I can picture the writer saying, “Whenever I am feeling forgotten or overlooked, a face in the crowd, I imagine God as a shepherd leading me. When I feel like the journey in front of me is dangerous and difficult, I imagine God walking beside me. When I feel like everyone is against me, I picture a banquet God has provided for me. Whatever I am feeling, whatever is happening, I know God is leading me, caring for me, protecting me; God is with me. I am God’s, and I always have a place in God’s house.”
Thousands and thousands of years ago, someone wrote these words and shared them with someone else who was likely feeling forgotten, anxious, afraid, hopeless, and that person said, “Thank you for the reminder that God is always with me. My relationship with God feels like that, too.”
And likely that person shared these words with someone else, who shared them with someone else, who shared them with someone else, until “when I am feeling…..” became “when we are feeling…..” And these words of comfort and hope, these words of trust, these words that speak about our relationship with God, were written down in the songbook of the Israelites to be recited by people of faith throughout time, throughout the world.
That is how much of our Bible, our holy scriptures came to be. Someone wrote about their relationship with God and others in the community said “I feel that way too. That is what God looks like to me. That is what God feels like to me.”

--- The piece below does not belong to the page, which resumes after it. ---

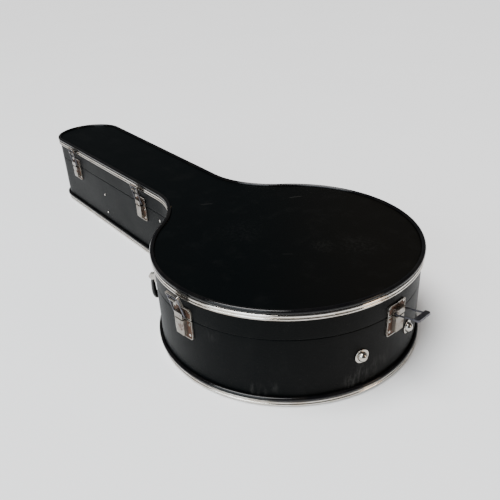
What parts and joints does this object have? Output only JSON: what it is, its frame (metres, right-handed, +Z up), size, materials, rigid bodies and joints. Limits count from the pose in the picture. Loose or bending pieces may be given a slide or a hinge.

And over time, these words that expressed an individual’s relationship with God became words that expressed the community of faith’s relationship with God.
For such a time as this, for such a time of hardship, anxiety, fear, disruption, for such a time as this, we need to be reminded by the 23rd psalm, that whatever we are feeling, no matter the challenging journey before us, no matter the adversity all around us, we are God’s sheep; we are God’s people; we are God’s beloved children. And God is with us. God is protecting us. God is providing for us. God is with us on our journeys, and we always have a home in God’s house.
The Lord is your shepherd. The Lord is my shepherd. The Lord is our shepherd.